Friday, November 1, 2019

Knitting


We are on the cusp of winter here in the Heartland. There is already several inches of snow on the ground and it is only the first of November. Of course that kind of cold will ebb and flow for a while. There will be days so warm it will feel like spring, but the trend will relentlessly move towards colder and colder.

Today when I put on my coat I looked for a scarf only to realize I must have given them all away in the great purge a few weeks ago. Necessity is often what tweaks my interest in renewing old skills, so I checked out my knitting bag. Sure enough there was a nearly finished short scarf in there.

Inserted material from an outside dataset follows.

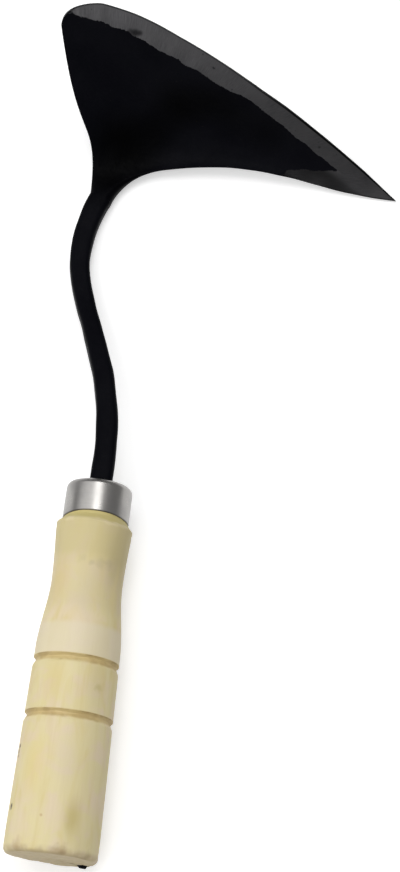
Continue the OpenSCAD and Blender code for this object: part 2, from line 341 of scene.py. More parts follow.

Not the color I wanted and not quite the length I wanted, it sent my imagination soaring. I imagined all sorts of wonderful confections from fuzzy chenille to practical stockinette wool and after walking at the zoo this morning I stopped by to look at yarn.

The yarn I picked out was neither fluffy, nor any shade of coppery pink that I had imagined. Instead it is one of my old favorites of dark forest green and burgundy, but I love it and loving it is one of the determining factors for me knitting anything and finishing it.

I learned to knit from my next door neighbor, Aunt Jo. In theory because my mother was a lefty and didn't feel she could teach me properly. In truth, I never saw my mother pick up a knitting needle. Aunt Jo knit all the time. She made fine cashmere suits and soft beautiful shawls. And even more important she was very patient.

She stuck with me until my fingers learned the stitches. My eyes didn't see the difference between knit and purl for many years and I'm still not sure I could teach anyone else how to cast on, but my fingers know it and they remember it. It is the same way I played piano. My fingers seem to have a mind of their own and it isn't always attached to the mind in my head.

The last ten years have been a boon. You tube is always there with someone who can show me whatever I have forgotten. How to cast off, how to make a particular pattern, what ever I need and it will play it, replay it and replay it as many times as I need it. With this kind of help I have made a few pretty involved things.

But mostly I just like the feel of plastic knitting needles clicking in my hands and the sight of some beautiful yarn growing into a pattern that gets longer and longer.